The conversion rate chart shows that Microsoft clicks convert far better -- in fact 10% better -- than Google clicks.
On first glance, that observation seems to cast a different light on Google's dominance in the PPC search ecosystem. In truth, it doesn't.
Observation #4: Google's winning $150B+ recipe is click volume plus click quality.
You can't evaluate click quality without considering click volume. Scale matters.
In January, our firm's clients bought 13.6 clicks from Google for every 1 click they bought from Microsoft.
For an apples-to-apples comparison, had we only purchased the most effective top 7% of the click inventory on the Google side (eg the highest converting 1/13.6th of the traffic), I'd wager Google's conversion from those top super-clicks would soar north of 15%. Just a guess, and I'll try to pull some actual data on that later.
Because of the volume differences, comparing MSFT click quality to GOOG click quality is like comparing a single-location local coffee bar to Starbucks. Sure, the small store has better atmosphere and coffee. But you have to take into account Starbucks' behemoth scale. Starbucks does a passable job everywhere, in 15,000 stores. I doubt the local store could scale and maintain any level of quality.
Observation 5: Microsoft has good monetization on small volume.
On low volume, higher conversion means Microsoft has good monetization of their SERPs, garnering strong CPCs.
The increasing trend across the fall reflects the holiday advertising frenzy.
Higher CPCs means Microsoft commands strong effective CPMs.
Someone might argue that Microsoft's higher click quality suggests Microsoft has built a superior algorithm, a better mousetrap as it were.
If that were true, and if Microsoft could move their conversion rates onto Yahoo's traffic, the post-merger "Mahoo" would be formidable Google competitor.
I don't think that is the case.
Microsoft's small share in the industry is strong evidence that their quality doesn't scale.
Every advertiser of any scale has tested paid search on Microsoft. If a deep well of high-quality clicks existed there, our robots and our competitors' robots and the tens of thousands of SMBs running search by hand would have stampeded to that watering hole, ramping up their their spend on Microsoft during 2007.
That didn't happen.
Significant advertisers have tested Microsoft, bought all the decent relevant click inventory they could there, and quickly turned their attention back to Google.
I really wish Microsoft and Yahoo all the best.

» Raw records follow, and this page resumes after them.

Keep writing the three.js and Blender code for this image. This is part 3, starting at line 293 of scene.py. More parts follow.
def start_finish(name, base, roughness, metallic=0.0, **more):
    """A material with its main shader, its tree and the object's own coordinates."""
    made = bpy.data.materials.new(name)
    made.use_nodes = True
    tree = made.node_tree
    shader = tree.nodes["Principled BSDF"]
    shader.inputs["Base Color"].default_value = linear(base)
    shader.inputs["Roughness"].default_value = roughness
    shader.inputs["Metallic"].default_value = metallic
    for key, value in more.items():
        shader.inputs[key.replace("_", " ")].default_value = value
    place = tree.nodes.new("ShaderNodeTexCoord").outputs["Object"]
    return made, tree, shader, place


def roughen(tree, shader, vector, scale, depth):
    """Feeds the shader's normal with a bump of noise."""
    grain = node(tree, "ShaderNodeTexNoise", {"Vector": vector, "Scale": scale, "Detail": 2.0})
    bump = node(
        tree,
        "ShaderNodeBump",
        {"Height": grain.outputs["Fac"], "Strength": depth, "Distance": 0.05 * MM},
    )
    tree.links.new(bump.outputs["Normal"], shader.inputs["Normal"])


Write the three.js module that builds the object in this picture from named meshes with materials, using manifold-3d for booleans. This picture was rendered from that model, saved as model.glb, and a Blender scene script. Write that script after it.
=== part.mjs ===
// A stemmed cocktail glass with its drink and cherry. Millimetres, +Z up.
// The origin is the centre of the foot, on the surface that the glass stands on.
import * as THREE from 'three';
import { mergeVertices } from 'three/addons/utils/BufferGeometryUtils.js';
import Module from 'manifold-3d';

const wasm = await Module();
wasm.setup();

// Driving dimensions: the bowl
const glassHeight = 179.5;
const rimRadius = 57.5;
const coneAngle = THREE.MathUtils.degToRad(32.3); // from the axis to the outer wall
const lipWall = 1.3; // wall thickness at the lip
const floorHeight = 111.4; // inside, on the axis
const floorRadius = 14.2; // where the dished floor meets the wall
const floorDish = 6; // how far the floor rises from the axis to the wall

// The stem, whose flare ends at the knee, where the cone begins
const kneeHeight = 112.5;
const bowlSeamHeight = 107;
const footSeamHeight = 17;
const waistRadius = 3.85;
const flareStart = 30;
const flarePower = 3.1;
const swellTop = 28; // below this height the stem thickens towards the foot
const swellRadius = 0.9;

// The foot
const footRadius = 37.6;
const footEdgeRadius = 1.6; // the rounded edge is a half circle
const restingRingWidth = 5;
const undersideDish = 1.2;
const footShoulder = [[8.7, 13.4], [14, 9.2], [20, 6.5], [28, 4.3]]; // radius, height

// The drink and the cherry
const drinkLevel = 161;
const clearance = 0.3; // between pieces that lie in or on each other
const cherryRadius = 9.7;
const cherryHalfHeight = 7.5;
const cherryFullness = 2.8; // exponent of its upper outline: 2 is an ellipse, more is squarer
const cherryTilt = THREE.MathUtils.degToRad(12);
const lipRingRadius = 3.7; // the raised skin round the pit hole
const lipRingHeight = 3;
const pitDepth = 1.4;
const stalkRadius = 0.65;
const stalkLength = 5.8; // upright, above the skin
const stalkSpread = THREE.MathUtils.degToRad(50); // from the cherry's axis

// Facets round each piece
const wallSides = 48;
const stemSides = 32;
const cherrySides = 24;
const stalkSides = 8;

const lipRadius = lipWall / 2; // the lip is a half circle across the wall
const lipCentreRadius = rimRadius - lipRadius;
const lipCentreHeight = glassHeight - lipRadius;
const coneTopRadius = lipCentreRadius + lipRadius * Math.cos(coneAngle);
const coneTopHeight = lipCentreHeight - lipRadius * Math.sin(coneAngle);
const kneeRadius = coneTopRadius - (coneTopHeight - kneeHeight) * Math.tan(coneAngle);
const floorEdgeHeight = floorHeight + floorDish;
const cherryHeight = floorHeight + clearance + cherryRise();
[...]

Together or apart, I'm rooting for them to succeed.
Our industry would be strengthened if Google has stronger competition, and it would be great if the merger yielded increased transparency.
But I don't think the Microsoft merger poses significant risk to Google. I think Google's biggest threats are internal.

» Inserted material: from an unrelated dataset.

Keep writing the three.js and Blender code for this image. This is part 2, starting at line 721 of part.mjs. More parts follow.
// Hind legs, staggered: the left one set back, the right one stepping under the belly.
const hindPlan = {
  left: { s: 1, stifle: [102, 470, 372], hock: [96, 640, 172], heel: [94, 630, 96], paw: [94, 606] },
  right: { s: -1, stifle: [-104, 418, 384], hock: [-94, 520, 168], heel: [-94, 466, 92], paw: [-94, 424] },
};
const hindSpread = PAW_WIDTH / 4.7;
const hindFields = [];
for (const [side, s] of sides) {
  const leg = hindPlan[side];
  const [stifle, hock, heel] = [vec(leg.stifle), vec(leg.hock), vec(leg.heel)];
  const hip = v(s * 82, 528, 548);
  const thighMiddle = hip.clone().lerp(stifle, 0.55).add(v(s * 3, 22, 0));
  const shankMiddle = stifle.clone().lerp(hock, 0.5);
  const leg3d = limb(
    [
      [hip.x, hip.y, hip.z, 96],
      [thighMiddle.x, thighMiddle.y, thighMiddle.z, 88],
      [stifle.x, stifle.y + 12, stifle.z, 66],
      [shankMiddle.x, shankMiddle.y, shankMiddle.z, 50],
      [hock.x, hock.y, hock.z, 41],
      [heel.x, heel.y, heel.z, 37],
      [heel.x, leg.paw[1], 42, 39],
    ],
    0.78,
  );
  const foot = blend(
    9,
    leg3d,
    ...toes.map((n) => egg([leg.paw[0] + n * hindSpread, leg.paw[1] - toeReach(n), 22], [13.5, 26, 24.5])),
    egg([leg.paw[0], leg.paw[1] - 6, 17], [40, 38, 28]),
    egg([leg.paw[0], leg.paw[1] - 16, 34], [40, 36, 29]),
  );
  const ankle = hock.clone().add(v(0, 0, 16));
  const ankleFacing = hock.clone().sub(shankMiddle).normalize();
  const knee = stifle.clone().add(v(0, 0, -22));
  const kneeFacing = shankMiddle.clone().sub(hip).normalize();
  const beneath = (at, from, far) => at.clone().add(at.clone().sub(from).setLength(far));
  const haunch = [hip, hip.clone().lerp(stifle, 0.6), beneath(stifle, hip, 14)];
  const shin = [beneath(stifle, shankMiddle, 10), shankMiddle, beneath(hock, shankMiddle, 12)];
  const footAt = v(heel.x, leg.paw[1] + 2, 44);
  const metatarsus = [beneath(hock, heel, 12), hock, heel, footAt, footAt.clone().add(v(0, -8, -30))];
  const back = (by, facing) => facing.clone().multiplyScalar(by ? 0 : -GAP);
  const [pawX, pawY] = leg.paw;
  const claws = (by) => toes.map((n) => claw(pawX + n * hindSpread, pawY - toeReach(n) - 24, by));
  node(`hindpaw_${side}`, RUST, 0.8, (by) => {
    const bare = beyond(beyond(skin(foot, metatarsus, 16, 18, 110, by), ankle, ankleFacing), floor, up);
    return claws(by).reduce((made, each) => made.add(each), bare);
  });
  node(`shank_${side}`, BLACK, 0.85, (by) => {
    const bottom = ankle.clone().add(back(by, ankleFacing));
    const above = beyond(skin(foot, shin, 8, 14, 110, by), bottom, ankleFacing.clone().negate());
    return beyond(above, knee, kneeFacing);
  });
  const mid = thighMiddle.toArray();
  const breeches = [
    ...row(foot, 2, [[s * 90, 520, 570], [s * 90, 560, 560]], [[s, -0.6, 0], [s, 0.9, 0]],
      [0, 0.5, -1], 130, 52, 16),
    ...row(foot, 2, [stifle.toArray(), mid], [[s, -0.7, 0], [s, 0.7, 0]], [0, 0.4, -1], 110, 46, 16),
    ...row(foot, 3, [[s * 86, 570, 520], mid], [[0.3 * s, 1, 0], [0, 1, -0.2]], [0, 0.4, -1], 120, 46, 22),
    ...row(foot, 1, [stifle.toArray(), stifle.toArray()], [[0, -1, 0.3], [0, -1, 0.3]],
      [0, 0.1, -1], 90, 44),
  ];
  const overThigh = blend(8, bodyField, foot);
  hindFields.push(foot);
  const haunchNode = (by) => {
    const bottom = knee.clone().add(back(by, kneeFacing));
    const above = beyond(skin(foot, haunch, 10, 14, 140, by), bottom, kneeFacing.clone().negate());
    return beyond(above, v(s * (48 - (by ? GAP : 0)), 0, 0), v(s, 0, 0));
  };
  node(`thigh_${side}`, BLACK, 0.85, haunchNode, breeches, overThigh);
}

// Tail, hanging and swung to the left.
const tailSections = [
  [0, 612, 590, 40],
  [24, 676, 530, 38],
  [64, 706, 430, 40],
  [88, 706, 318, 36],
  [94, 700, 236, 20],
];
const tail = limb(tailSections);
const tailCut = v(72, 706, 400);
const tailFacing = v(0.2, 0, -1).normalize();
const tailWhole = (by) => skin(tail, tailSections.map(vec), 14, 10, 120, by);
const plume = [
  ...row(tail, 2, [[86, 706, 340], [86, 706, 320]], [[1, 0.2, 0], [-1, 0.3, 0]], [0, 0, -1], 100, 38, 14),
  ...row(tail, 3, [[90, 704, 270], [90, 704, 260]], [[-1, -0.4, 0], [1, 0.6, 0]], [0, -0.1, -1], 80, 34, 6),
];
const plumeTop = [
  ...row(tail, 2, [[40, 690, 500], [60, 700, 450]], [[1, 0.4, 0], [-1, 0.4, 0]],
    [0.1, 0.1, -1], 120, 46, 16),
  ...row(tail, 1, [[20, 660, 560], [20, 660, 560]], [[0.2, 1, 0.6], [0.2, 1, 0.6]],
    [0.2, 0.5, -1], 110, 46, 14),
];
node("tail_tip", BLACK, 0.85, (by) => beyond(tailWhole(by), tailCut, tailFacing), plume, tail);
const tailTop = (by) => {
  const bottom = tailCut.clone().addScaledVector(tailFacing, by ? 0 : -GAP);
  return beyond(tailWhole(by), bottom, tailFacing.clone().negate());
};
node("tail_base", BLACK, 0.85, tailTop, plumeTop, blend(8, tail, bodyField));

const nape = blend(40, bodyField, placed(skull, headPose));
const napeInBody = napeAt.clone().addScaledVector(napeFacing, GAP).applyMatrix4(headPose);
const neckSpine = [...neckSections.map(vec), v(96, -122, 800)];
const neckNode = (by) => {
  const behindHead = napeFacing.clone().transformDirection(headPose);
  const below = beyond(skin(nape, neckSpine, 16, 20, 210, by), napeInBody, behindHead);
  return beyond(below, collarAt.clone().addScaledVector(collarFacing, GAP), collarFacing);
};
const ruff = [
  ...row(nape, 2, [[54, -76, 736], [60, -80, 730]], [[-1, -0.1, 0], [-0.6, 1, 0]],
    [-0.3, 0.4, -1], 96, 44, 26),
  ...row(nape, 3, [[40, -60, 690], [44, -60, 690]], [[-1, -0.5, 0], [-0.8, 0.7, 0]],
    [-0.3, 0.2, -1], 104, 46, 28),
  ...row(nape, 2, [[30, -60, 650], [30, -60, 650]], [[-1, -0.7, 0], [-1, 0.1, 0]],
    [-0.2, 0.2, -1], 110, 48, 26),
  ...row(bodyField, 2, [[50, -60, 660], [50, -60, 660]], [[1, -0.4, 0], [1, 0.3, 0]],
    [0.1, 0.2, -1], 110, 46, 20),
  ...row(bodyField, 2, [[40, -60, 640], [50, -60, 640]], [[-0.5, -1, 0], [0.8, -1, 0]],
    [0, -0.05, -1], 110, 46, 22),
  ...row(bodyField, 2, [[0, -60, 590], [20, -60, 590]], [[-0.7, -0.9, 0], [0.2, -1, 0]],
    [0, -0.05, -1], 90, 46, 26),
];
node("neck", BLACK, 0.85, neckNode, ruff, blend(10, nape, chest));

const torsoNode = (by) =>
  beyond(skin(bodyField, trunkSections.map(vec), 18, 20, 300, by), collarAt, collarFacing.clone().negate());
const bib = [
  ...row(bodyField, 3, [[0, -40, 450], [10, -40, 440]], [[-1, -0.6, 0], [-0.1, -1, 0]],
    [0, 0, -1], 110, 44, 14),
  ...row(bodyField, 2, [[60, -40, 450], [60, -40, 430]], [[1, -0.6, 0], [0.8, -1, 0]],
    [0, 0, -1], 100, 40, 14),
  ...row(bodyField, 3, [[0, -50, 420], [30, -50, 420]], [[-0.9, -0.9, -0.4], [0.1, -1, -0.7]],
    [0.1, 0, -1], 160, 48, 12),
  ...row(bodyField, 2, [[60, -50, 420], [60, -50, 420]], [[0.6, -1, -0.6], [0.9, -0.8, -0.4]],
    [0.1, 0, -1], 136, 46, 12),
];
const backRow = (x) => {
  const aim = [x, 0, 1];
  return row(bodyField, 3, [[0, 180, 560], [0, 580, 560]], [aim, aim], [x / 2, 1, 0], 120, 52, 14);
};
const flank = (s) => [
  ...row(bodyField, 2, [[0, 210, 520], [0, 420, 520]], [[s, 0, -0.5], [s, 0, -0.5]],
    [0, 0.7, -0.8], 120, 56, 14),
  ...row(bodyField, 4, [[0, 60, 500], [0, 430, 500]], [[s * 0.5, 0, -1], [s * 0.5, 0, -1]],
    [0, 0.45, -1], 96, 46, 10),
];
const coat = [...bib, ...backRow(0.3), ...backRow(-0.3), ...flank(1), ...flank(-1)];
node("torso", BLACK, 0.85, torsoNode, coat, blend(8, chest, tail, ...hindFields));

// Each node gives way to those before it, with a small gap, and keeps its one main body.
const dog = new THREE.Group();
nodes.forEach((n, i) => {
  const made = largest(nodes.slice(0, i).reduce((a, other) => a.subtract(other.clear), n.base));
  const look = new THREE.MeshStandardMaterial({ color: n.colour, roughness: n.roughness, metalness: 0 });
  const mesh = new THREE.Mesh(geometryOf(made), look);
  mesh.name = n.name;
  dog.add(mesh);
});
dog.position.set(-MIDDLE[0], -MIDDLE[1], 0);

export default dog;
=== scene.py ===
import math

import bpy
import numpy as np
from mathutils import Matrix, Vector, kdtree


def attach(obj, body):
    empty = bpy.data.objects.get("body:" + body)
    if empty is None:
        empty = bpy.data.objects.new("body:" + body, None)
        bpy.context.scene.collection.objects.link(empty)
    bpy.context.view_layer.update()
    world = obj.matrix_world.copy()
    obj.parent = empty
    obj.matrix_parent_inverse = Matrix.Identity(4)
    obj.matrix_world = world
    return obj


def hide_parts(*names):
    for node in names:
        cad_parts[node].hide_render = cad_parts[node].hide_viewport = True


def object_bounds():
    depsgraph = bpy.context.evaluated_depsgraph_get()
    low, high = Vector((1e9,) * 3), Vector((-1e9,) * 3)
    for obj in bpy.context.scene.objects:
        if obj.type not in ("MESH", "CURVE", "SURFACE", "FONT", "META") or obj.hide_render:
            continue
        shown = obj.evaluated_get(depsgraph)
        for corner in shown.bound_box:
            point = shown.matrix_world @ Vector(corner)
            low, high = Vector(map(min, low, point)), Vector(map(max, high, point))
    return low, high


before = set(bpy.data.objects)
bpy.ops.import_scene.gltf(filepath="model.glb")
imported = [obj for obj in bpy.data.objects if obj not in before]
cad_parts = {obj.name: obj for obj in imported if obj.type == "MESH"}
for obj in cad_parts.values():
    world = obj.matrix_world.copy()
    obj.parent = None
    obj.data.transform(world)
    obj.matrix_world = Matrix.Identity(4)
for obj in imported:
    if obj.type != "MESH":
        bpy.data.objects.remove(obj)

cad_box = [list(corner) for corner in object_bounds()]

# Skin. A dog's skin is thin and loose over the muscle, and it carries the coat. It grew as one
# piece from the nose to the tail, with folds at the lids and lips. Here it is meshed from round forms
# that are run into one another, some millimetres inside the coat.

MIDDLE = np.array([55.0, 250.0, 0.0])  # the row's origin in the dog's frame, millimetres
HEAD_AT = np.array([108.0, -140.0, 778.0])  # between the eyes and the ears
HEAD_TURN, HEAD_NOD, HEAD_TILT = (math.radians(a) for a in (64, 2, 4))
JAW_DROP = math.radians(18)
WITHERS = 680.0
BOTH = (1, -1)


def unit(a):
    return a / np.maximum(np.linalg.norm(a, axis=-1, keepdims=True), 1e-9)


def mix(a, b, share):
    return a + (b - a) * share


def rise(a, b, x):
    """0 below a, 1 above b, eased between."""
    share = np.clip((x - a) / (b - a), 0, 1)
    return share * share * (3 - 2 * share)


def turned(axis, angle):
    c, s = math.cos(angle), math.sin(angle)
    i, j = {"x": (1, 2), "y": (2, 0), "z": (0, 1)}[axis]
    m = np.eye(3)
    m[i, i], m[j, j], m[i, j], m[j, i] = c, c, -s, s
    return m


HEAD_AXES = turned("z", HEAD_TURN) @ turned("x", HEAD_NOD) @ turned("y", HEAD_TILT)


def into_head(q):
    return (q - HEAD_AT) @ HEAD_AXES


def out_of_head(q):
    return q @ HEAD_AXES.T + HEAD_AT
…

And as usual, we'll report February 2008 PPC ad spend share numbers in early March. Stay tuned: 2008 promises to be an interesting year!
Our firm manages search for 100+ online retail sites, most from the IR 500. Some sites are small PPC advertisers. Several are among the web's largest advertisers. Our client mix is about 85% B2C, 15% B2B. We don't buy media with any a priori budget for each engine; rather, our portfolio optimization technology as many good clicks as it can. We manage search from a direct marketing perspective. That is, we buy as many clicks as we can that yield sufficient sales to meet or beat our client's efficiency targets.
Accordingly, changes in how our agency spends money across the engines reflects changes in click quality, typically measured by conversions or sales per visit.
If there is a bias to our data, that bias is that RKG primarily serves direct-response retailers, and so our client roster doesn't reflect the advertisers who buy search for branding.